● Task to carry out:
In the material below, the lines containing the word "None" are required; copy each of them.

● Excerpted data:
__________

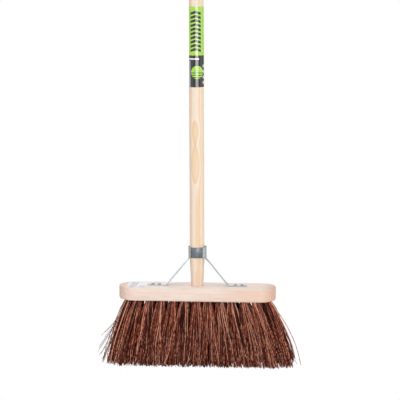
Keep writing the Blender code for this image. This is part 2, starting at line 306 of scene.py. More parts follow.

__________

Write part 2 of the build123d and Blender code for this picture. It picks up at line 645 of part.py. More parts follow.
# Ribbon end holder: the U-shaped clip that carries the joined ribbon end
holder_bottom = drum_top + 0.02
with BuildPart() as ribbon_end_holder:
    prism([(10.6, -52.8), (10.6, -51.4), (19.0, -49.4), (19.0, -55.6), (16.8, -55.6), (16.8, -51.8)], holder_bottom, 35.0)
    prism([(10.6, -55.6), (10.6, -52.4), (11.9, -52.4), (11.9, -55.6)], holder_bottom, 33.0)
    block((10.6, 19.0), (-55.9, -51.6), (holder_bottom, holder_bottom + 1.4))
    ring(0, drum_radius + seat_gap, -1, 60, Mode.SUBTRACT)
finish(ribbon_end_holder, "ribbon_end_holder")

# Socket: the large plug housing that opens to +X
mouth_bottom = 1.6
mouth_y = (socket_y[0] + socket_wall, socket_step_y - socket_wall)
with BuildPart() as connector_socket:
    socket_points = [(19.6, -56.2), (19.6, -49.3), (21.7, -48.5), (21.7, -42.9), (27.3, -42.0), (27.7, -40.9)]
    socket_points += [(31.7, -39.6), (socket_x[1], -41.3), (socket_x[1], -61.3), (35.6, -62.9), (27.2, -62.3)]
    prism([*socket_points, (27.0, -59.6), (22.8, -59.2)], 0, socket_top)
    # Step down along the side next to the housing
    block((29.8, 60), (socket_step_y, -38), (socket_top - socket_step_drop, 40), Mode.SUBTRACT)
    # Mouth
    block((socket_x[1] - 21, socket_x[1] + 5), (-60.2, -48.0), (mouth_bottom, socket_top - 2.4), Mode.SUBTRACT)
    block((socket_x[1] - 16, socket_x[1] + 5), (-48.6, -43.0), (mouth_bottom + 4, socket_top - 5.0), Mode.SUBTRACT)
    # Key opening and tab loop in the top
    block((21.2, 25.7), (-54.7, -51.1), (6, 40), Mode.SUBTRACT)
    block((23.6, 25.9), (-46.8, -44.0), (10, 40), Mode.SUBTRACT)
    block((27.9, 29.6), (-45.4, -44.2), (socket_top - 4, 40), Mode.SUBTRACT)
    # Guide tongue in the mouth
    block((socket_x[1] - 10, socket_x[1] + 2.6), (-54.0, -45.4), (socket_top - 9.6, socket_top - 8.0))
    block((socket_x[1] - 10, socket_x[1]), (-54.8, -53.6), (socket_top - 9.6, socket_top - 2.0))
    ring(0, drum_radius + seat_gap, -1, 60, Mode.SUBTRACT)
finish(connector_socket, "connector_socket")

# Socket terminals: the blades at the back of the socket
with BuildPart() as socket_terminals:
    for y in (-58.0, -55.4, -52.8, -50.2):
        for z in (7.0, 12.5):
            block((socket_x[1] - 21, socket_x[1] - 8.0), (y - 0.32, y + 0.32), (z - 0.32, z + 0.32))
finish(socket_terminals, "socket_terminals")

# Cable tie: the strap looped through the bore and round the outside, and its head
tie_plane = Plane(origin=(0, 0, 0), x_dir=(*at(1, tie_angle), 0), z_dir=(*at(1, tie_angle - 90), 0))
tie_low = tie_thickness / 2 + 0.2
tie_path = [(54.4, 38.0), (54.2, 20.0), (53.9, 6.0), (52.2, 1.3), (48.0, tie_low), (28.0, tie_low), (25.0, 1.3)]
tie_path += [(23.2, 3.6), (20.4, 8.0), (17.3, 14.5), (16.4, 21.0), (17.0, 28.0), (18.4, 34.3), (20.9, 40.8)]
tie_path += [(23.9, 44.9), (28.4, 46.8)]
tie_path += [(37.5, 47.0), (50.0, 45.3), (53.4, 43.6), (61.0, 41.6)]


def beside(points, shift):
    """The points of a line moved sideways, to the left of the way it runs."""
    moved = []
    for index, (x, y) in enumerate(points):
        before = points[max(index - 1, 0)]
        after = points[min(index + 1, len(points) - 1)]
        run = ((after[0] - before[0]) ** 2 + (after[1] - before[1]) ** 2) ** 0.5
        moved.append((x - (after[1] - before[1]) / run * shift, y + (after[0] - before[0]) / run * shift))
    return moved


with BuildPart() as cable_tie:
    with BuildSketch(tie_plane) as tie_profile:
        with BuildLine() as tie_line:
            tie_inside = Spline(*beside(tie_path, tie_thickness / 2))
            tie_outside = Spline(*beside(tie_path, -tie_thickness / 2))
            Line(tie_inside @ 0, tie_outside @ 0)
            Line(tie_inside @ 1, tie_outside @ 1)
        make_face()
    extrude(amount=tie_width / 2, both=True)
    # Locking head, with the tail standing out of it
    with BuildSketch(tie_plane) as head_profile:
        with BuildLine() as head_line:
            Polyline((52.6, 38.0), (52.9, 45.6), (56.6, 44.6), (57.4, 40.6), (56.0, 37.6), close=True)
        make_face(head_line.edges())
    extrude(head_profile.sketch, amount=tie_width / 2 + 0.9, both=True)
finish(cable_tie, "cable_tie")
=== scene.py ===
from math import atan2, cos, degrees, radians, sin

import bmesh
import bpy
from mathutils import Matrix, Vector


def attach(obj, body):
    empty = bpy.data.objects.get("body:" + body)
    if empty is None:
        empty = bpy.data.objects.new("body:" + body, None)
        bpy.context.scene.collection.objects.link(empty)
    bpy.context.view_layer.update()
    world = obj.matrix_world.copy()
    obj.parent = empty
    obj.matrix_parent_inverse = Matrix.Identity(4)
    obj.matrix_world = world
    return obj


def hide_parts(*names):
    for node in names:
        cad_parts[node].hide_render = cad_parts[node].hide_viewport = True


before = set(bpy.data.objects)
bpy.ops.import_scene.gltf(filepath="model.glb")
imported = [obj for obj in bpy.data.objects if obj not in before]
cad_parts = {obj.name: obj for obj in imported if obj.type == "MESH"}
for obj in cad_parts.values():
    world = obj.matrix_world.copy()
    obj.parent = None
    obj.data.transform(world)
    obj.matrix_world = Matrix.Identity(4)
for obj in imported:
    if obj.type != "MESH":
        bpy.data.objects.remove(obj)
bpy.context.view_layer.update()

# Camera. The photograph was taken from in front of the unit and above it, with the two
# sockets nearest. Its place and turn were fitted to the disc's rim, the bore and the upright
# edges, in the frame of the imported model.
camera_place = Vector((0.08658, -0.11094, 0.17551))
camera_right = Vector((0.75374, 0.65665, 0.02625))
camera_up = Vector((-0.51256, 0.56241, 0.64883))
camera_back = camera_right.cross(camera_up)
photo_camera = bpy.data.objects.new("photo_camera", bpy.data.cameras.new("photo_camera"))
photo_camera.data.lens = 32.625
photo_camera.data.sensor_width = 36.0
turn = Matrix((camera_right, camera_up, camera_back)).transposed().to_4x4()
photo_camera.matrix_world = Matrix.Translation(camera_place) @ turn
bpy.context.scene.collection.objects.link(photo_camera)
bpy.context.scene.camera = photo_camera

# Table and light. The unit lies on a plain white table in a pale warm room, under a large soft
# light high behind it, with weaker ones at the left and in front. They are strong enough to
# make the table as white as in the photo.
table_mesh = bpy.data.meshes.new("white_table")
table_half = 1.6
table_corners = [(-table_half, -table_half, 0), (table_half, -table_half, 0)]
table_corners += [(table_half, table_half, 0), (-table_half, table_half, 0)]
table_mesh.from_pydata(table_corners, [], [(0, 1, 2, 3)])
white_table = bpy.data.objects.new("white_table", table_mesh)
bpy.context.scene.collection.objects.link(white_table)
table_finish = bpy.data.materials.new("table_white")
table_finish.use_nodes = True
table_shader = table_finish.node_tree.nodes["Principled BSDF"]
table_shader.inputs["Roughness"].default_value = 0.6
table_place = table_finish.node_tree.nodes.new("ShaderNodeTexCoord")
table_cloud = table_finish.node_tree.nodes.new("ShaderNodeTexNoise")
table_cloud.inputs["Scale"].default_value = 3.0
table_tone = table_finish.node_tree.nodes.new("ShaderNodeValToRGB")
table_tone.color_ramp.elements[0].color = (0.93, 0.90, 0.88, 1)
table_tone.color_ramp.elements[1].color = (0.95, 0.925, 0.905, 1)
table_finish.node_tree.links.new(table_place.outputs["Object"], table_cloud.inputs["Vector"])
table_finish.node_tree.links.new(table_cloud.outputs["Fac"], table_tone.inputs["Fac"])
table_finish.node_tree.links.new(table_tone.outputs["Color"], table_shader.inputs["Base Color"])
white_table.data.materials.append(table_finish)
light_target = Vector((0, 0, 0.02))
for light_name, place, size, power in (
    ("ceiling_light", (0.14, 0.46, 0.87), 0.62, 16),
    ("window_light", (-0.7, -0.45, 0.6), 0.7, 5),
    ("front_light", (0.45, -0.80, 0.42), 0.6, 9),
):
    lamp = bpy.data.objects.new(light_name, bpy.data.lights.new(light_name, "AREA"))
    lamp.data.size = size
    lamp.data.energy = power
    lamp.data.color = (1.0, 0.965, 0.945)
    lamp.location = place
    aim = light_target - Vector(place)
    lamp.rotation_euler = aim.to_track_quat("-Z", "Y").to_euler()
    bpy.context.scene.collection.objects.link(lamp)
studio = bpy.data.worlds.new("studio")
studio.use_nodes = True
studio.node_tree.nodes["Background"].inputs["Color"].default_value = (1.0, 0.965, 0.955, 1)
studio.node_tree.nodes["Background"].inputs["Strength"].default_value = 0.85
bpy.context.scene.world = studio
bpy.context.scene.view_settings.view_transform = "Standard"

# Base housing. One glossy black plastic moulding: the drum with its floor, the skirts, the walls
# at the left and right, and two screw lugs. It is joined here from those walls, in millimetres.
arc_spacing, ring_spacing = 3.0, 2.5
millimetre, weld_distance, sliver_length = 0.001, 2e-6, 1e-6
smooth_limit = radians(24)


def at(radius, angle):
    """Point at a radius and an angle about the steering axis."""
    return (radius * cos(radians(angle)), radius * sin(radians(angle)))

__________

● Finished answer:
    if empty is None:
        empty = bpy.data.objects.new("body:" + body, None)
    obj.parent = None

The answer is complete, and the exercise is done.